▶ **PROBLEM DETAILS**
Begin with the line that contains "Reconstruct the object" and end with the line that contains "CROWN_LOW_SIDE = math.radians(-50)", transcribing exactly each line in that stretch and no other.

▶ **INPUT ROWS**

#####

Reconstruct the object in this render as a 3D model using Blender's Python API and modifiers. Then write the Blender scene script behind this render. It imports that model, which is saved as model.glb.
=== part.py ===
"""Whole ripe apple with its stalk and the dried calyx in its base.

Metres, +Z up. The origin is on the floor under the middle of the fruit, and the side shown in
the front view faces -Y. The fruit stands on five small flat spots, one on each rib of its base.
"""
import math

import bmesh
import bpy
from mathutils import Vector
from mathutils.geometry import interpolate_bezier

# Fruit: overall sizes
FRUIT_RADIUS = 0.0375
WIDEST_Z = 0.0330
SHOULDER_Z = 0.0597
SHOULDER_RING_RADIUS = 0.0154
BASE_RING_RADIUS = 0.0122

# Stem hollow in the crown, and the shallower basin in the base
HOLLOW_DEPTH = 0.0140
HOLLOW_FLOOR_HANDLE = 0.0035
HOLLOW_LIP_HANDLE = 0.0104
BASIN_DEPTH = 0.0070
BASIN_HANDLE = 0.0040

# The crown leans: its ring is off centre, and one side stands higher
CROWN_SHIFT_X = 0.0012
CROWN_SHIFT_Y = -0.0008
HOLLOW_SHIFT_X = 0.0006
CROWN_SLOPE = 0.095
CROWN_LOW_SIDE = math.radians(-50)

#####

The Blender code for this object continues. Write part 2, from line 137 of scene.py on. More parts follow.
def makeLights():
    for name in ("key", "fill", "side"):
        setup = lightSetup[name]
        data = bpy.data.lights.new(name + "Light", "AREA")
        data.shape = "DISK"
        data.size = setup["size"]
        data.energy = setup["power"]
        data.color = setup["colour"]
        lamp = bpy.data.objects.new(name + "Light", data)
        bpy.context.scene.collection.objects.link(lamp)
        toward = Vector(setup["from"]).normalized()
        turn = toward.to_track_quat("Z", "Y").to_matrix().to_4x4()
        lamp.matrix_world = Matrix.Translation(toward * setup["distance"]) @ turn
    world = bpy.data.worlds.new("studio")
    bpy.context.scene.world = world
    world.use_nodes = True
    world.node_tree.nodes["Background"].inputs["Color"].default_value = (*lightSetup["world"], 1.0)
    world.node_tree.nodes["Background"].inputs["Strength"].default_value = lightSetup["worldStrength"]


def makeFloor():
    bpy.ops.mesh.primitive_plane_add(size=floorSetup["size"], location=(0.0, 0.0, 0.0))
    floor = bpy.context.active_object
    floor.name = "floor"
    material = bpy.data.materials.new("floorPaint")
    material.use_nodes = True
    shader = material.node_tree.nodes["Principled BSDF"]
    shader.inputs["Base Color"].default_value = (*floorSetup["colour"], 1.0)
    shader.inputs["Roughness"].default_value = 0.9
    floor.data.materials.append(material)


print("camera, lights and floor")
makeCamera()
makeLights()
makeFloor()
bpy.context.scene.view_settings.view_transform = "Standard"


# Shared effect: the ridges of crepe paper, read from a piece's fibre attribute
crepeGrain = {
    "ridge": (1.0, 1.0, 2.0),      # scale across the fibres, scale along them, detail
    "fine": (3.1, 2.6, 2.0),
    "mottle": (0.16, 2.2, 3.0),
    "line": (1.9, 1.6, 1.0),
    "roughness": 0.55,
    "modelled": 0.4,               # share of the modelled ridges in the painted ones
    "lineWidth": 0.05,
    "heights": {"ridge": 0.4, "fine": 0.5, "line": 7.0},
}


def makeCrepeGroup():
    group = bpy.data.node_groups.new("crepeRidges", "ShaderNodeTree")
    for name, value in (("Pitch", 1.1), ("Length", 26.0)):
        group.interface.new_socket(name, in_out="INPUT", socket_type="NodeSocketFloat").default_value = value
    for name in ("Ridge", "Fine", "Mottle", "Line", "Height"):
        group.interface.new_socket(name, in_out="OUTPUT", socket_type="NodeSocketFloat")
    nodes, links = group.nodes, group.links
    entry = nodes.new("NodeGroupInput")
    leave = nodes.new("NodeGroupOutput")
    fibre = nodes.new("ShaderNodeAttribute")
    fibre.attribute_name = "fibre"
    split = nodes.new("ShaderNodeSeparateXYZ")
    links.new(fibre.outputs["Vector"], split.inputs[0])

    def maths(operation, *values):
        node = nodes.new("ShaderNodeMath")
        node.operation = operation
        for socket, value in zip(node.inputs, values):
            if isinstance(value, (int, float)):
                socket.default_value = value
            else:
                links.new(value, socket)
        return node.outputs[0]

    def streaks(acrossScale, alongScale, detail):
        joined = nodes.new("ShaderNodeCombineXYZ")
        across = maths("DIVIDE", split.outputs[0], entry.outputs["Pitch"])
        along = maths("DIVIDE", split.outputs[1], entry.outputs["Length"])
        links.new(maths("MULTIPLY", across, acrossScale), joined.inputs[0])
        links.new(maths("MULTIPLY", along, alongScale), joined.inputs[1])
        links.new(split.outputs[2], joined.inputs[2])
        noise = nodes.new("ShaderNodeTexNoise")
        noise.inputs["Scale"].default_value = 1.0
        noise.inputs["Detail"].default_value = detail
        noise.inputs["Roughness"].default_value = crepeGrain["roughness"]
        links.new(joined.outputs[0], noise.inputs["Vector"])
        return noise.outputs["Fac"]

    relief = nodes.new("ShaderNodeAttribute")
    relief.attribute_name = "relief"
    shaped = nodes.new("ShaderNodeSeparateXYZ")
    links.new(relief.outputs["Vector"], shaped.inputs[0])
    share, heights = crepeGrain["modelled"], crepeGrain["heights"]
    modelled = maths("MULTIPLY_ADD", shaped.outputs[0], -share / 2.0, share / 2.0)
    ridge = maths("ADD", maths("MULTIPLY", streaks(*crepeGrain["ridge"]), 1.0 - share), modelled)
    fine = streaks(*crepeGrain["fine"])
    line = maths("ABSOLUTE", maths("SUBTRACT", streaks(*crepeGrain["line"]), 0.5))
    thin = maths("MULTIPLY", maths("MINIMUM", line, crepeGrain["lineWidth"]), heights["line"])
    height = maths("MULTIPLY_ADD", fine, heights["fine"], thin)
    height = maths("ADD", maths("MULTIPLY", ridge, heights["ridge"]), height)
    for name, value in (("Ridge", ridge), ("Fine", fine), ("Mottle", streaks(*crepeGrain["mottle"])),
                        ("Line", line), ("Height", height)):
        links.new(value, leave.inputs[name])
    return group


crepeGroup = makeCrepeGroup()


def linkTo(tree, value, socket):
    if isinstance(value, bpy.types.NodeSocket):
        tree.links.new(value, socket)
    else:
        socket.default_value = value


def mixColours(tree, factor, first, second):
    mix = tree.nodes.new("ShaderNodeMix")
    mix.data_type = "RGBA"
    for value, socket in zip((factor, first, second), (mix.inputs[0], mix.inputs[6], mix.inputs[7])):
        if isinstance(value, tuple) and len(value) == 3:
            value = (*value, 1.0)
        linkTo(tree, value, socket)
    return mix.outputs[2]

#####

▶ **IN RESPONSE**
Reconstruct the object in this render as a 3D model using Blender's Python API and modifiers. Then write the Blender scene script behind this render. It imports that model, which is saved as model.glb.
=== part.py ===
"""Whole ripe apple with its stalk and the dried calyx in its base.

Metres, +Z up. The origin is on the floor under the middle of the fruit, and the side shown in
the front view faces -Y. The fruit stands on five small flat spots, one on each rib of its base.
"""
import math

import bmesh
import bpy
from mathutils import Vector
from mathutils.geometry import interpolate_bezier

# Fruit: overall sizes
FRUIT_RADIUS = 0.0375
WIDEST_Z = 0.0330
SHOULDER_Z = 0.0597
SHOULDER_RING_RADIUS = 0.0154
BASE_RING_RADIUS = 0.0122

# Stem hollow in the crown, and the shallower basin in the base
HOLLOW_DEPTH = 0.0140
HOLLOW_FLOOR_HANDLE = 0.0035
HOLLOW_LIP_HANDLE = 0.0104
BASIN_DEPTH = 0.0070
BASIN_HANDLE = 0.0040

# The crown leans: its ring is off centre, and one side stands higher
CROWN_SHIFT_X = 0.0012
CROWN_SHIFT_Y = -0.0008
HOLLOW_SHIFT_X = 0.0006
CROWN_SLOPE = 0.095
CROWN_LOW_SIDE = math.radians(-50)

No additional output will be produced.